YOUR INSTRUCTIONS:
The data below holds the lines to copy: everything from the line containing "solid.thickness = STRIP_THICKNESS" to the line containing "The sheet is", both ends included, set down exactly.

-- begin --

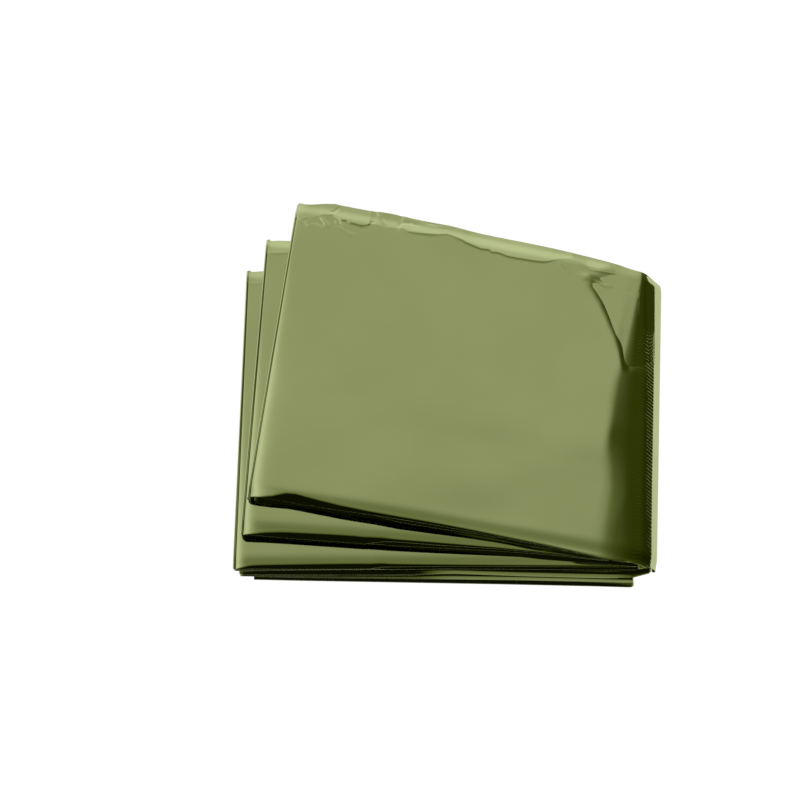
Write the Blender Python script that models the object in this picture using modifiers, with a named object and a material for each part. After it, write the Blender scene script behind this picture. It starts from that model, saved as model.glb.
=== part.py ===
"""Emergency foil blanket, folded flat to a packet.

One sheet of metallised film is folded lengthwise to a strip of six plies. The strip is then folded back and
forth. Its leaves fan out to the left, and a rounded spine on the right wraps round them all. The solid is
that strip, from its hidden inner end to its free end at the bottom.
"""

import math
from collections import namedtuple

import bpy
import numpy as np

MM = 0.001

# The sheet as it is cut, and the strip that it makes.
SHEET_WIDTH = 1320 * MM
PLY_COUNT = 6
STRIP_WIDTH = SHEET_WIDTH / PLY_COUNT
STRIP_THICKNESS = 2.0 * MM
EDGE_THINNING = 0.4  # the strip's long edges are thinner than its middle

# The middle of the packet's outline, as a point of the plan that the fold lines below use.
PLAN_CENTRE = (36.2 * MM, 2.85 * MM)

# Where the strip turns, seen from above, in millimetres: the near end of each line, its lean to the right in
# degrees, how much longer it is than the strip is wide, and how far the straight layers stop short of it.
# The top layer stops short of the spine by what the shoulder table says.
Line = namedtuple("Line", "x y lean spare inset")
LINES = {
    "inner_end": Line(33.0, -124.0, 0.5, -1.5, 0.0),
    "third_leaf": Line(-103.0, -125.0, -0.3, -0.5, 1.7),
    "lower_nest": Line(147.5, -123.0, 5.0, -9.0, 1.4),
    "second_leaf": Line(-99.0, -103.5, 2.0, -1.0, 2.1),
    "upper_nest": Line(129.0, -120.0, 5.0, -8.0, 1.5),
    "top_leaf": Line(-95.5, -82.5, 6.3, 2.0, 2.6),
    "spine": Line(158.0, -125.0, 5.2, -9.0, None),
    "spine_foot": Line(158.0, -125.0, 5.2, -9.0, 1.8),
    "base_left": Line(-99.5, -126.0, 0.0, 0.0, 1.5),
    "base_right": Line(142.0, -132.5, 0.6, 2.0, 1.5),
    "free_end": Line(-91.0, -128.5, -0.4, 1.0, 0.0),
}

# The strip's layers, from its inner end to its free end, in millimetres. Heights are of the middle of the
# strip's thickness. The crown lifts a layer, the drops lower its two long edges, and the bows push those
# edges outwards. Crown and bows swell along the layer, most of all a little to the left of its middle.
Layer = namedtuple("Layer", "left right z_left z_right crown drop_left drop_right bow_near bow_far")
LAYERS = (
    Layer("third_leaf", "inner_end", 9.8, 9.8, 0.0, 0.0, 0.0, 0.0, 0.0),
    Layer("third_leaf", "lower_nest", 13.2, 11.2, 0.4, 0.6, 0.3, 0.0, 0.0),
    Layer("second_leaf", "lower_nest", 16.1, 14.0, 0.4, 0.0, 0.0, 2.5, 1.0),
    Layer("second_leaf", "upper_nest", 20.3, 17.0, 1.4, 1.8, 0.3, -2.0, 2.0),
    Layer("top_leaf", "upper_nest", 23.2, 19.9, 1.4, 0.0, 0.0, 4.5, 4.0),
    Layer("top_leaf", "spine", 28.4, 22.9, 2.8, 2.6, 0.4, -1.5, 4.5),
    Layer("base_left", "spine_foot", 6.9, 7.2, 0.0, 0.2, 0.2, 0.0, 0.0),
    Layer("base_left", "base_right", 3.9, 4.2, 0.0, 0.2, 0.2, 0.0, 0.0),
    Layer("free_end", "base_right", 1.0, 1.0, 0.0, 0.0, 0.0, 0.0, 0.0),
)
SPINE_LAYER = 5  # the top layer, which runs on round the spine
SWELL_SKEW = 0.8

# The spine's rounded back, measured inwards from its outermost line and up from the layer under it. The
# scalloped line where the top layer starts to bend down lies farther in towards the near end.
SPINE_TIP_RADIUS = 1.8 * MM
SPINE_FACET_SLOPE = math.radians(57)
SPINE_FACET_LENGTH = 9.0 * MM
SPINE_SHOULDER_POWER = 2.0
Shoulder = namedtuple("Shoulder", "width_share inset")
SHOULDERS = (
    Shoulder(0.00, 36.0),
    Shoulder(0.20, 29.0),
    Shoulder(0.35, 33.0),
    Shoulder(0.50, 29.0),
    Shoulder(0.60, 32.0),
    Shoulder(0.70, 23.0),
    Shoulder(0.85, 18.0),
    Shoulder(1.00, 13.0),
)

# Where the grid's points lie: shares of the strip's width from its near edge, and of a layer's length.
WIDTH_SHARES = (0.0, 0.008, 0.02, 0.05, 0.12, 0.2, 0.35, 0.5, 0.6, 0.7, 0.8, 0.86, 0.915, 0.96, 1.0)
NEAR_SLOPE_END = 0.02
FAR_SLOPE_START = 0.915
LAYER_STEPS = 11
SHORT_LAYER_STEPS = 6
FOLD_STEPS = 6
SPINE_SHOULDER_STEPS = 7
SPINE_TIP_STEPS = 5

OLIVE_FILM = (0.27, 0.32, 0.12, 1.0)


def fold_line(name):
    """Points of a fold line, one for each width share, as x and y."""
    line = LINES[name]
    lean = math.radians(line.lean)
    near = np.array((line.x, line.y)) * MM
    run = (STRIP_WIDTH + line.spare * MM) * np.array((math.sin(lean), math.cos(lean)))
    return near + np.outer(WIDTH_SHARES, run)


def inset_of(name):
    """How far a layer stops short of a fold line, for each width share, as a column."""
    if name == "spine":
        shares, insets = zip(*SHOULDERS)
        return np.interp(WIDTH_SHARES, shares, insets)[:, None] * MM
    return np.full((len(WIDTH_SHARES), 1), LINES[name].inset * MM)


def smooth_step(value):
    """Rises smoothly from 0 to 1 as value does."""
    held = np.clip(value, 0.0, 1.0)
    return held * held * (3.0 - 2.0 * held)


def edge_slope():
    """1 at the strip's long edges and 0 between them: short and steep when near, longer when far."""
    share = np.array(WIDTH_SHARES)
    near = 1.0 - smooth_step(share / NEAR_SLOPE_END)
    far = smooth_step((share - FAR_SLOPE_START) / (1.0 - FAR_SLOPE_START))
    return near + far


def layer_rows(layer, steps):
    """Rows of points from a layer's left end to its right end, and its direction at each width share."""
    left, right = fold_line(layer.left), fold_line(layer.right)
    across = right - left
    length = np.linalg.norm(across, axis=1, keepdims=True)
    start = inset_of(layer.left) / length
    stop = 1.0 - inset_of(layer.right) / length
    share_of_width = np.array(WIDTH_SHARES)
    rows = []
    for step in range(steps + 1):
        share = step / steps
        plan = left + (start + share * (stop - start)) * across
        swell = math.sin(math.pi * share**SWELL_SKEW)
        bow = layer.bow_far * share_of_width**2 - layer.bow_near * (1.0 - share_of_width) ** 2
        plan[:, 1] += bow * swell * MM
        height = layer.z_left + (layer.z_right - layer.z_left) * share + layer.crown * swell
        drop = layer.drop_left + (layer.drop_right - layer.drop_left) * share
        z = (height - drop * edge_slope()) * MM
        rows.append(np.column_stack((plan, z)))
    return rows, np.column_stack((across / length, np.zeros(len(length))))


def fold_rows(start, end, outward, reach):
    """The rows of a rounded fold between two rows, without the two."""
    middle, half = (start + end) / 2, (start - end) / 2
    rows = []
    for step in range(1, FOLD_STEPS):
        turn = math.pi * step / FOLD_STEPS
        rows.append(middle + half * math.cos(turn) + outward * reach * math.sin(turn))
    return rows


def spine_rows(start, direction, foot_direction):
    """The rows that run from the top layer over the spine's shoulder and facet and round its tip."""
    tip = fold_line("spine")
    foot_z = LAYERS[SPINE_LAYER + 1].z_right * MM
    radius, slope = SPINE_TIP_RADIUS, SPINE_FACET_SLOPE
    facet_foot_inset = radius * (1.0 - math.sin(slope))
    facet_foot_rise = radius * (1.0 + math.cos(slope))
    facet_top_inset = facet_foot_inset + SPINE_FACET_LENGTH * math.cos(slope)
    facet_top_z = foot_z + facet_foot_rise + SPINE_FACET_LENGTH * math.sin(slope)

    def row(inset, z, way):
        plan = tip - way[:, :2] * inset
        return np.column_stack((plan, np.broadcast_to(z, len(plan))))

    rows = []
    for step in range(1, SPINE_SHOULDER_STEPS + 1):
        share = 1.0 - step / SPINE_SHOULDER_STEPS
        inset = facet_top_inset + share * (inset_of("spine") - facet_top_inset)
        rise = 1.0 - (1.0 - share) ** SPINE_SHOULDER_POWER
        rows.append(row(inset, facet_top_z + rise * (start[:, 2] - facet_top_z), direction))
    rows.append(row(facet_foot_inset, foot_z + facet_foot_rise, direction))
    for step in range(1, SPINE_TIP_STEPS):
        turn = slope + (math.pi - slope) * step / SPINE_TIP_STEPS
        inset = radius * (1.0 - math.sin(turn))
        rows.append(row(inset, foot_z + radius * (1.0 + math.cos(turn)), foot_direction))
    return rows


def strip_rows():
    """All rows of the strip's middle surface, in one run from the inner end to the free end."""
    rows, last_direction = [], None
    for index, layer in enumerate(LAYERS):
        steps = SHORT_LAYER_STEPS if layer.right == "inner_end" else LAYER_STEPS
        layer_run, direction = layer_rows(layer, steps)
        leftward = index % 2 == 0
        if leftward:
            layer_run.reverse()
        if index == SPINE_LAYER + 1:
            rows += spine_rows(rows[-1], last_direction, direction)
        elif index:
            shared = layer.right if leftward else layer.left
            outward = (last_direction + direction) / 2 * (1 if leftward else -1)
            rows += fold_rows(rows[-1], layer_run[0], outward, inset_of(shared))
        rows += layer_run
        last_direction = direction
    return np.array(rows)


def film_material():
    material = bpy.data.materials.new("olive metallised film")
    material.use_nodes = True
    shader = material.node_tree.nodes["Principled BSDF"]
    shader.inputs["Base Color"].default_value = OLIVE_FILM
    shader.inputs["Metallic"].default_value = 1.0
    shader.inputs["Roughness"].default_value = 0.2
    return material


def blanket(collection):
    """The folded strip: an open surface with a thickness that is thinner along its long edges."""
    points = strip_rows()
    points[:, :, 0] -= PLAN_CENTRE[0]
    points[:, :, 1] -= PLAN_CENTRE[1]
    row_count, column_count = points.shape[:2]
    index = np.arange(row_count * column_count).reshape(row_count, column_count)
    corners = (index[:-1, :-1], index[:-1, 1:], index[1:, 1:], index[1:, :-1])
    faces = np.stack(corners, axis=-1).reshape(-1, 4)
    mesh = bpy.data.meshes.new("foil_blanket")
    mesh.from_pydata(points.reshape(-1, 3).tolist(), [], faces.tolist())
    mesh.update()
    mesh.shade_smooth()
    mesh.materials.append(film_material())
    strip = bpy.data.objects.new("foil_blanket", mesh)
    collection.objects.link(strip)
    fullness = strip.vertex_groups.new(name="fullness")
    for column in range(column_count):
        at_edge = column in (0, column_count - 1)
        weight = EDGE_THINNING if at_edge else 1.0
        fullness.add(index[:, column].tolist(), weight, "REPLACE")
    solid = strip.modifiers.new("strip thickness", "SOLIDIFY")
    solid.thickness = STRIP_THICKNESS
    solid.offset = 0.0
    solid.vertex_group = "fullness"
    return strip


def main():
    for thing in list(bpy.data.objects):
        bpy.data.objects.remove(thing)
    collection = bpy.data.collections.new("emergency foil blanket")
    bpy.context.scene.collection.children.link(collection)
    blanket(collection)


main()
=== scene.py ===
"""Emergency foil blanket, folded flat to a packet: the film, its folds and creases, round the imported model.

The sheet is one open surface of film. It is folded lengthwise to a strip of six plies, and the strip runs
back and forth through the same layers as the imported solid, so a row of points goes once across all six plies.
"""

import math
from collections import namedtuple

import bpy
import numpy as np
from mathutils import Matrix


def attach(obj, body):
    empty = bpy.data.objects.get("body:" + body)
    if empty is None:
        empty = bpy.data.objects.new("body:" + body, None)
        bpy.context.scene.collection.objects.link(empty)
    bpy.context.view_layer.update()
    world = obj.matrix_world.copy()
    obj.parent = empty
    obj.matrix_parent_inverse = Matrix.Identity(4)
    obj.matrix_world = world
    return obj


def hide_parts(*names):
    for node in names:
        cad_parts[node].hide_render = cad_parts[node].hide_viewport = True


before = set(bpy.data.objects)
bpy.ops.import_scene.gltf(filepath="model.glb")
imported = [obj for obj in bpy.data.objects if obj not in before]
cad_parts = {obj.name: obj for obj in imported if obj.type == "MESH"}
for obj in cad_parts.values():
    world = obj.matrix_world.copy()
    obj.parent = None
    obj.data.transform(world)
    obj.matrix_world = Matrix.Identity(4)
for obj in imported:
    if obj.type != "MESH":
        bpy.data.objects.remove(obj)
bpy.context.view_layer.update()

MM = 0.001

# --------------------------------------------------------------------------------------------------------
# The sheet as it is cut, and the strip that it makes. Lengths in the tables are in millimetres.

SHEET_WIDTH = 1320 * MM
PLY_COUNT = 6
STRIP = SHEET_WIDTH / PLY_COUNT / MM
HALF_THICKNESS = 1.0
# The packet's middle, seen from above.
PLAN_CENTRE = (36.2 * MM, 2.85 * MM)

# Where the strip turns, seen from above: the near end of each line, its lean to the right in degrees, how
# much longer it is than the strip is wide, and how far the straight layers stop short of it.
Line = namedtuple("Line", "x y lean spare inset")
LINES = {
    "inner_end": Line(33.0, -124.0, 0.5, -1.5, 0.0),
    "third_leaf": Line(-103.0, -125.0, -0.3, -0.5, 1.7),
    "lower_nest": Line(147.5, -123.0, 5.0, -9.0, 1.4),
    "second_leaf": Line(-99.0, -103.5, 2.0, -1.0, 2.1),
    "upper_nest": Line(129.0, -120.0, 5.0, -8.0, 1.5),
    "top_leaf": Line(-95.5, -82.5, 6.3, 2.0, 2.6),
    "spine": Line(158.0, -125.0, 5.2, -9.0, 0.0),
    "base_left": Line(-99.5, -126.0, 0.0, 0.0, 1.5),
    "base_right": Line(144.6, -132.5, 0.6, 2.0, 1.5),
    "free_end": Line(-91.0, -128.5, -0.4, 1.0, 0.0),
}

# The strip's layers from its inner end to its free end. Heights are of the middle of the strip. The crown
# lifts a layer, most a little to the left of its middle, and `rows` is how many rows lie between its ends.
# The top layer's rows are given further down.
Layer = namedtuple("Layer", "left right z_left z_right crown rows")
LAYERS = (
    Layer("third_leaf", "inner_end", 9.8, 9.8, 0.0, 8),
    Layer("third_leaf", "lower_nest", 13.2, 11.2, 0.4, 34),
    Layer("second_leaf", "lower_nest", 16.1, 14.0, 0.4, 16),
    Layer("second_leaf", "upper_nest", 20.3, 17.0, 1.4, 34),
    Layer("top_leaf", "upper_nest", 23.2, 19.9, 1.4, 20),
    Layer("top_leaf", "spine", 28.4, 22.9, 2.8, 0),
    Layer("base_left", "spine", 6.9, 7.2, 0.0, 24),
    Layer("base_left", "base_right", 3.9, 4.2, 0.0, 24),
    Layer("free_end", "base_right", 1.0, 1.0, 0.0, 24),
)
TOP = 5
SWELL_SKEW = 0.8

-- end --

SOLUTION FOR THIS TASK:
    solid.thickness = STRIP_THICKNESS
    solid.offset = 0.0
    solid.vertex_group = "fullness"
    return strip


def main():
    for thing in list(bpy.data.objects):
        bpy.data.objects.remove(thing)
    collection = bpy.data.collections.new("emergency foil blanket")
    bpy.context.scene.collection.children.link(collection)
    blanket(collection)


main()
=== scene.py ===
"""Emergency foil blanket, folded flat to a packet: the film, its folds and creases, round the imported model.

The sheet is one open surface of film. It is folded lengthwise to a strip of six plies, and the strip runs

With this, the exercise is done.